My destination for today is Oklahoma City. Having been wizened by yesterday’s unpleasant motel experiences in Missouri, I call ahead to the place I’ve booked to confirm it is still “pet friendly.” I’m told it is, but for an additional fee. Fair enough. The fee is quite reasonable, in fact, about half of what a reputable kennel would charge to house Lola. However, rather than being consigned to a cold cage, Lola will enjoy king comfort, cable TV, and a refrigerator! I make a mental note to consider snagging a travel treat for her from among tomorrow’s continental breakfast offerings.

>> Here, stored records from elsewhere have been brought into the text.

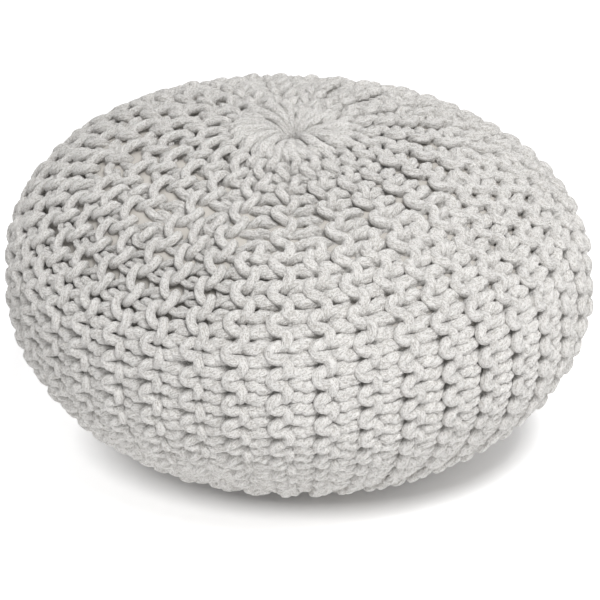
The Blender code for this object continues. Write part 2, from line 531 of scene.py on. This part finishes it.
# %% [markdown]
# Now each ridge's cord is put together: the course on its left upwards, the turn at the top, the course on
# its right downwards and the turn at the foot.

# %% The loops of cord
POINTS_PER_STITCH = 24
LONG_FIRST_RING = 1.0  # the ring count where the stitches of the long ridges begin
LONG_END = 0.052  # how far from the middle below the stitches of the long ridges end
LONG_OVERRUN = 0.7  # how many rings further the right course runs at both ends
SHORT_OVERRUN = 0.25  # how many rings both courses of a short ridge run beyond their end rings
TIER, TIER_ERROR = 0.160, 0.012  # how far from the crown the short ridges start, and how unevenly
LOW_TIER, LOW_TIER_ERROR = 0.125, 0.008  # how far from the middle below they end


def rings_between(start, end):
    count = int(round((end - start) * POINTS_PER_STITCH))
    return start + np.arange(count + 1) / POINTS_PER_STITCH


def long_loop(unit, tiers):
    """The closed cord round a unit's long ridge. Its left half is the last course of the unit before."""
    first, last = LONG_FIRST_RING, round(ring_at(PATH_END - LONG_END))
    before = (unit - 1) % UNITS
    left = course_line(before, 3, rings_between(first, last), tiers[before])
    if unit == 0:
        left[:, 1] -= 2 * math.pi  # the same azimuth, counted from this side of the seam
    right = course_line(unit, 0, rings_between(first - LONG_OVERRUN, last + LONG_OVERRUN), tiers[unit])
    return np.concatenate([left[::-1], strand(unit, False), right, strand(unit, True)])


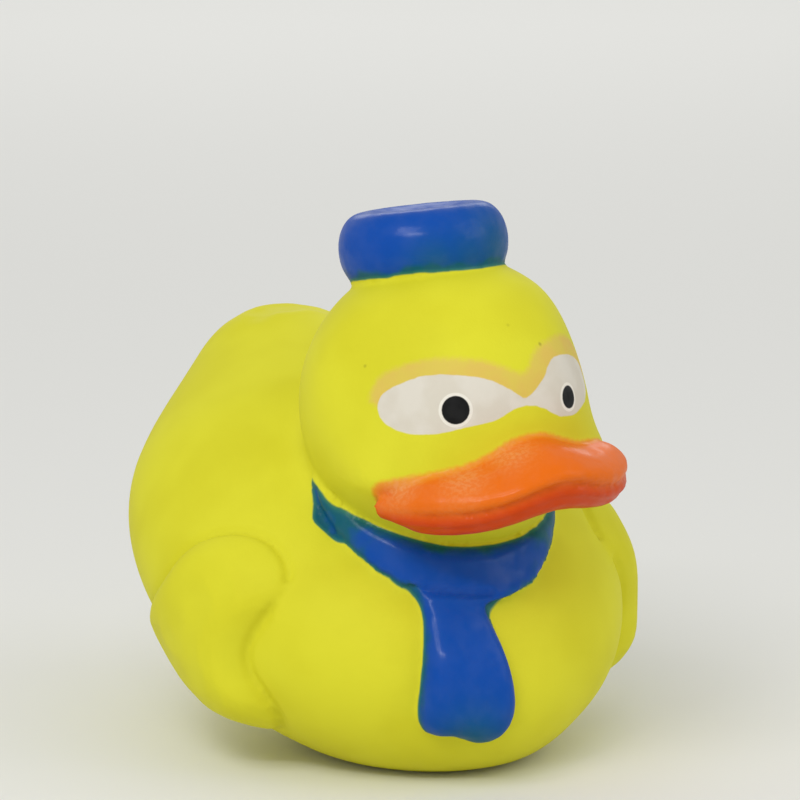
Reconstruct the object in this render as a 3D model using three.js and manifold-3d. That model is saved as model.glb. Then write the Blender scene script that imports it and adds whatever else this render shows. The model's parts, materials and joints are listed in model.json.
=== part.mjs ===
// A soft vinyl bath duck with a round cap and a scarf: one hollow moulding in vinyl, with the small
// whistle that such a toy carries pressed into the hole in its base.
// Millimetres, +Z up. The duck looks along -Y and its base stands on z = 0.
import * as THREE from 'three';
import { mergeVertices } from 'three/addons/utils/BufferGeometryUtils.js';
import Module from 'manifold-3d';

const wasm = await Module();
wasm.setup();

const vec = (x, y, z) => new THREE.Vector3(x, y, z);
const rad = THREE.MathUtils.degToRad;
const { lerp, clamp, smoothstep } = THREE.MathUtils;

// Sizes of the moulding
const WALL = 2.2;
const HEAD_RADIUS = 20.6;
const HEAD_CENTRE = vec(0, 0, 51);
// The temples are pressed a little flat, where the eyes are painted
const TEMPLE_FLAT = 1.2;
const TEMPLE_TURN = 58;
const TEMPLE_RISE = 18;
const TEMPLE_BLEND = 3;

// The body is an egg, longer than it is wide, whose upper part leans back
const BODY_RADII = vec(34, 34.2, 25.8);
const BODY_CENTRE = vec(0, 19.8, 24);
const BODY_RAKE = 0.59;
const NECK_FILLET = 5;
// A low heel under the egg carries its weight over a longer footprint
const HEEL_RADII = vec(20, 27.5, 14);
const HEEL_CENTRE = vec(0, 9.5, 11);
const HEEL_FILLET = 3;
// The underside is rounded towards a plane just below the floor, then trimmed flat on it
const BASE_ROUND = 3;
const BASE_TRIM = 0.8;

// The tail is a broad rounded hump swept up behind the head
const TAIL_ROOT = vec(0, 34, 31);
const TAIL_ROOT_RADIUS = 20;
const TAIL_TIP = vec(0, 47.6, 46.6);
const TAIL_TIP_RADIUS = 10.2;
const TAIL_BREADTH = 1.2;
const TAIL_FILLET = 10;

// The cheeks swell behind the bill
const CHEEK_RADII = vec(19.4, 12, 5.5);
const CHEEK_CENTRE = vec(0, -8, 44);
const CHEEK_FILLET = 4;

// Bill: one thick form round the front of the head, its mouth line drawn as a shallow crease
const BILL_HALF_WIDTH = 19.8;
const BILL_REACH = 29.6;
const BILL_CORNER_Y = -11;
const BILL_ROOT = 12.5;
// The bill points a little to the duck's left, and its left corner sits higher
const BILL_TURN = 2.6;
const BILL_ROLL = 3.8;
// Its mouth line is this high from the head's centre, and a hump in the middle lifts it
const MOUTH_LEVEL = -9.6;
const MOUTH_LIFT = 3.2;
const HUMP_SHARE = 0.42;
// Heights of the upper and lower lip at the sides, and what the hump adds
const UPPER_LIP = 4.9;
const UPPER_LIP_LIFT = -0.3;
const LOWER_LIP = 3.6;
const LOWER_LIP_LIFT = 1.5;
// The mouth line rises this far from the edge back to the face
const ROOT_LIFT = 1.4;
const MOUTH_CREASE = 0.05;

// Cap: a thick puffed cushion set a little back on the crown
const CAP_RADIUS = 11.9;
const CAP_SEAT_RADIUS = 10.6;
const CAP_HEIGHT = 9.4;
const CAP_DISH = 0.6;
const CAP_LEAN = 9;
const CAP_TILT = 1.8;
const CAP_SET_BACK = 2;
const CAP_SUNK = 3.5;

// Scarf: a crescent round the front of the neck, broadest at the knot, with one hanging end
const SCARF_WIDTH = 7.4;
const SCARF_WIDTH_ASIDE = 3.3;
const SCARF_THICKNESS = 2.8;
const SCARF_THICKNESS_ASIDE = 0.9;
// Its ends lie this far round the neck from the knot, which is off to the duck's right
const SCARF_SWEEP = 80;
const KNOT_TURN = -10;
// It laps this far onto the head above the crease of the neck
const SCARF_LAP = 1.7;
const TIE_SIDE = -6.8;
const TIE_TOP = 29;
const TIE_HEM = 7.2;
const TIE_WIDTH = 12.4;
const KNOT_WIDTH = 8.8;
const TIE_THICKNESS = 2.8;
const KNOT_THICKNESS = 1.7;

// Wings: raised leaves on the flanks, thickest at their shoulders
const WING_REAR = 33;
const WING_TOP = 34;
const WING_BOTTOM = 5.5;
const SHOULDER_THICKNESS = 3.2;
const WING_THICKNESS = 1.2;
const WING_FLARE = 1;

// What stands on the skin reaches this far into it
const SUNK = 1.1;

// Whistle in the base
const HOLE_RADIUS = 5.6;
const HOLE_Y = 9.5;
const RECESS_RADIUS = 8.4;
const RECESS_DEPTH = 1.4;
const FIT = 0.3;
const FLANGE_RADIUS = 7.6;
const FLANGE_THICKNESS = 0.9;
const HOUSING_WALL = 1;
const HOUSING_DEPTH = 10;
const BEAD = 1;
const AIR_HOLE_RADIUS = 1.2;
const REED_THICKNESS = 0.3;
const REED_WIDTH = 3.6;
const REED_LENGTH = 7;
const CHANNEL_WIDTH = 2;
const CHANNEL_DEPTH = 2.4;

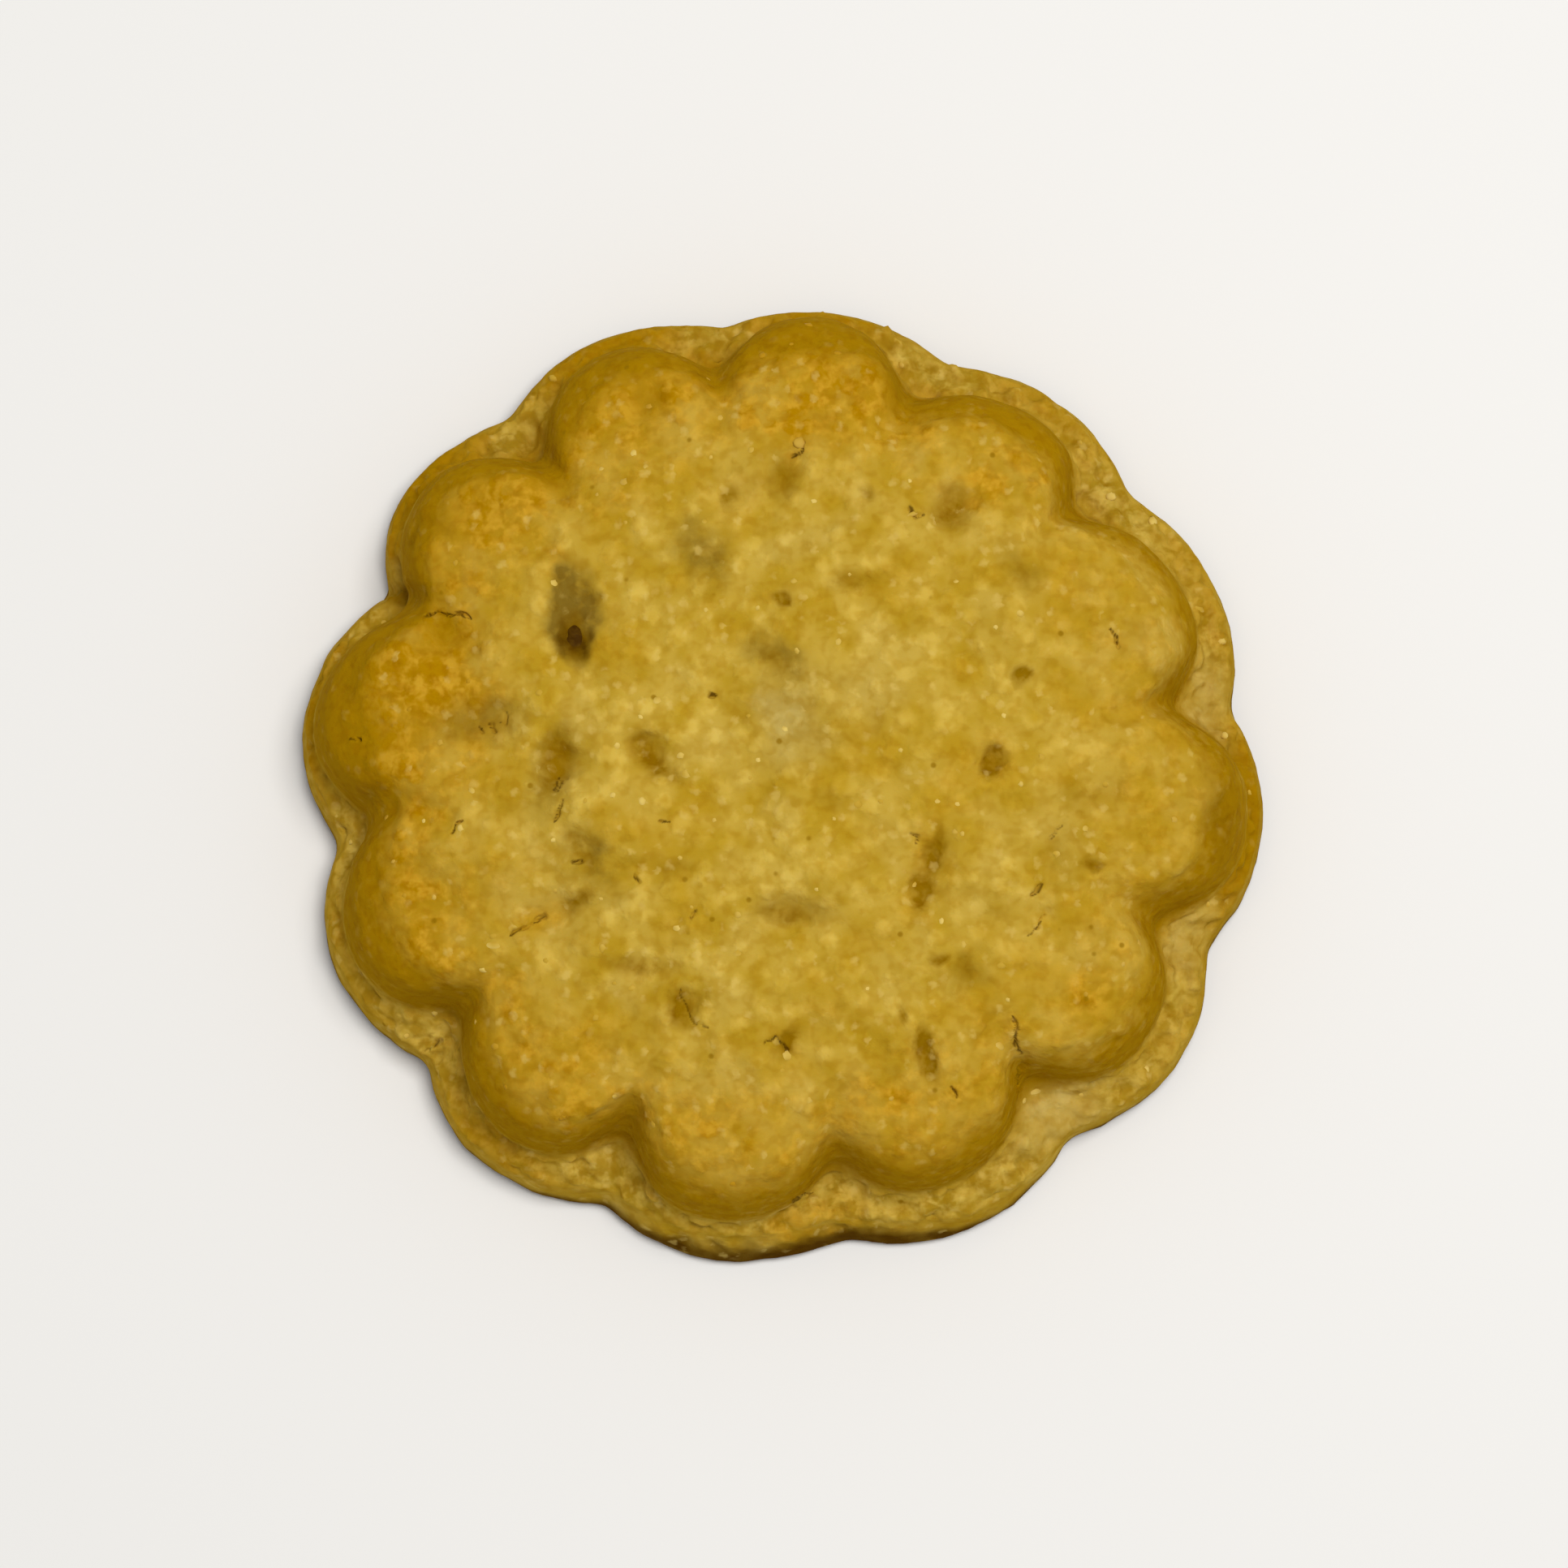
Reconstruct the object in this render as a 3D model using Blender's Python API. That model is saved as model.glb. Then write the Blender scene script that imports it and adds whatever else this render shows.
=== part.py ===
"""Maamoul: one moulded semolina biscuit, a fluted dome on a thin scalloped base.

The biscuit is a single closed solid in metres, +Z up. It rests flat on z = 0, and the middle of
its footprint is the origin. Its skin is a stack of rings that runs from the underside, round the
base's edge, over the flange, up the fluted wall and across the crown to the middle.
"""

import math
from dataclasses import dataclass

import bmesh
import bpy
from mathutils import Vector, noise

# Heights above the table, in metres.
BASE_THICKNESS = 0.0039
FOOT_HEIGHT = 0.0045
WALL_TOP_HEIGHT = 0.0116
CROWN_HEIGHT = 0.0142

# The base's edge: rounded below, leaning in towards its upper side, and spread out at the front.
UNDERSIDE_ROUND = 0.0007
EDGE_LEAN = 0.0003
FRONT_SPREAD = 0.0011
FRONT_ANGLE = 270.0
FRONT_HALF_WIDTH = 45.0
UPPER_ROUND = 0.0009

# The wall is a quarter of an oval: 1 is a straight slope, 2 is a plain ellipse.
WALL_TOP_RADIUS = 0.0258
WALL_ROUNDNESS = 1.85

# The crown falls by this power towards its edge, and its middle is a round of even rings.
CROWN_FALL = 2.4
CROWN_RADIUS = 0.0190
HALVING_RADII = (0.0130, 0.0062)
RING_SPACING = 0.0012

# Between two lobes a crease runs in over the crown's edge and dies away.
CREASE_DEPTH = 0.0014
CREASE_INNER_RADIUS = 0.0192
CREASE_OUTER_RADIUS = 0.0236
CREASE_SHARPNESS = 6.0

# The mould's lobes are arcs that meet at sharp notches: 2 is a round arc, more is fuller.
RIM_FULLNESS = 2.0
WALL_FULLNESS = 2.2
COLUMNS_PER_LOBE = 12
WALL_RINGS = 8
SHOULDER_RINGS = 5

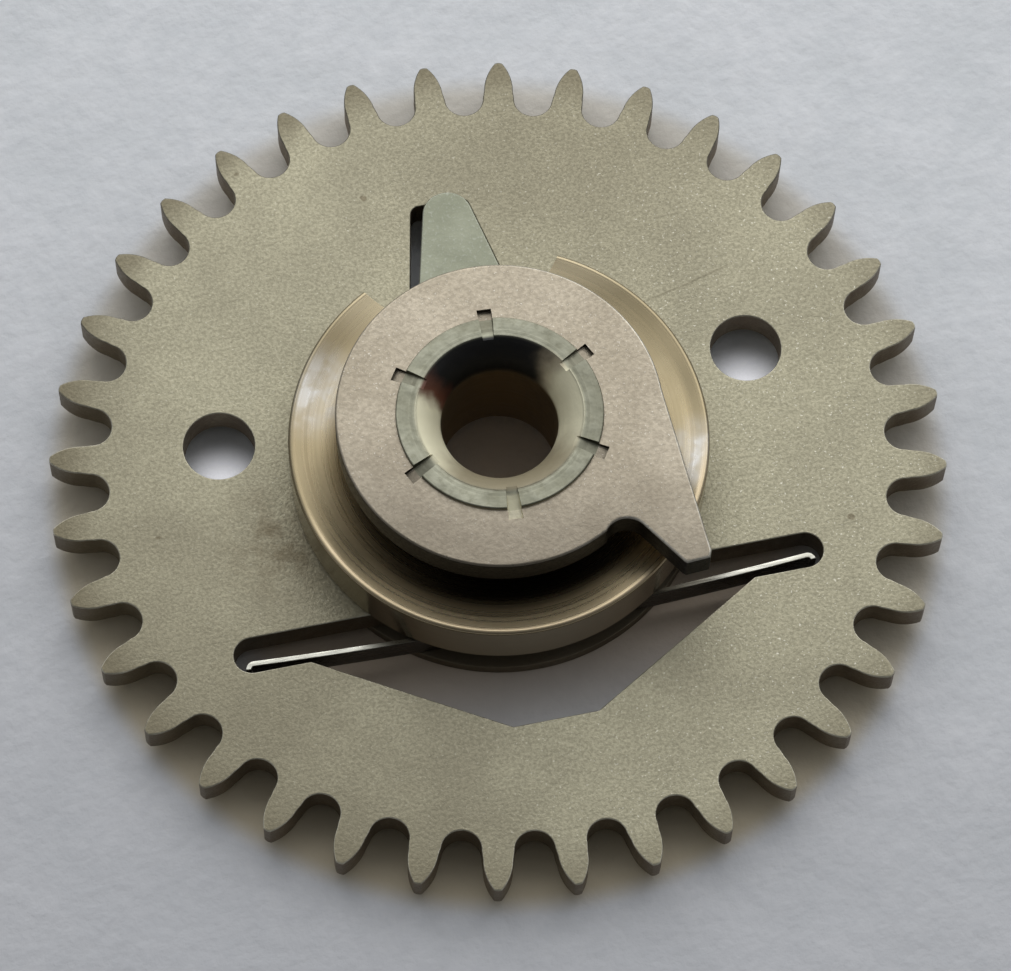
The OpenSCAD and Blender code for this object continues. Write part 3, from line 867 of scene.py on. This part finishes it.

Oklahoma City is a big place. I have only the vaguest notion of the motel’s precise location, but I am sure it is nowhere close to the central city. The most important Oklahoma City attraction is its memorial to the victims of a twisted assassin and his misguided henchmen. If I could bring Lola, I would go. Quite understandably, dogs aren’t approved in this reverent space.
The reservations clerk with whom I spoke mentioned something about the motel being not too far distant from a popular religion-themed amusement park. It’s not the type of place I would choose to visit, even if I were completely free and unencumbered.
Regardless, I am learning that the presence on this trip of Lola the pup can be a deal-breaker when it comes to visiting perceived points of interest. I have not traveled with a dog on this kind of a solo journey. It’s a first for us both.
I look back in the rear view mirror to spot Lola. She senses my interest, momentarily stands on the back seat, vigorously waves at me with her tail, beating audibly against the upholstery, then settles back down into her original prone position. Immediately, she is relaxed and asleep. I think, I wouldn’t trade in my girl for free admission with parking!
The matter of accommodations settled I immediately begin rethinking my plan to spend our additional time in Oklahoma City. It’s such a nice, bright day, and mild, too, I think that I would like to spend part of it outdoors. I decide to exit in Tulsa and find a place to take lunch. Lola and I end up at a green space on the campus of Tulsa University. I share my apple, cheese, and crackers with Lola, who seems pleased simply to nibble my lunch, stretch her four legs a bit and take in a leisurely sniff of the surroundings.
Before we get back on the road, I am thinking about another of Oklahoma’s favorite sons, the musician and songwriter Leon Russell. He is long a personal favorite. Back in the 1970s, he was for a brief time reputed to be the most popular musician in the entire world.
Even so, Leon Russell never forgot “dusty Oklahoma…” He would sing,
“…I’m goin’ on back to Tulsa just one more time, yes, I’m goin’ on back to Tulsa just one more time, yes, I’m goin’ on back to Tulsa just one more time, I’ve got home sweet Oklahoma on my mind.”
He kept his word. When Leon Russell died in 2016, he was buried in Tulsa, Oklahoma. Today, there is a monument to his memory in a cemetery. It is a fine tribute, I suppose, but the lasting legacy remains the music.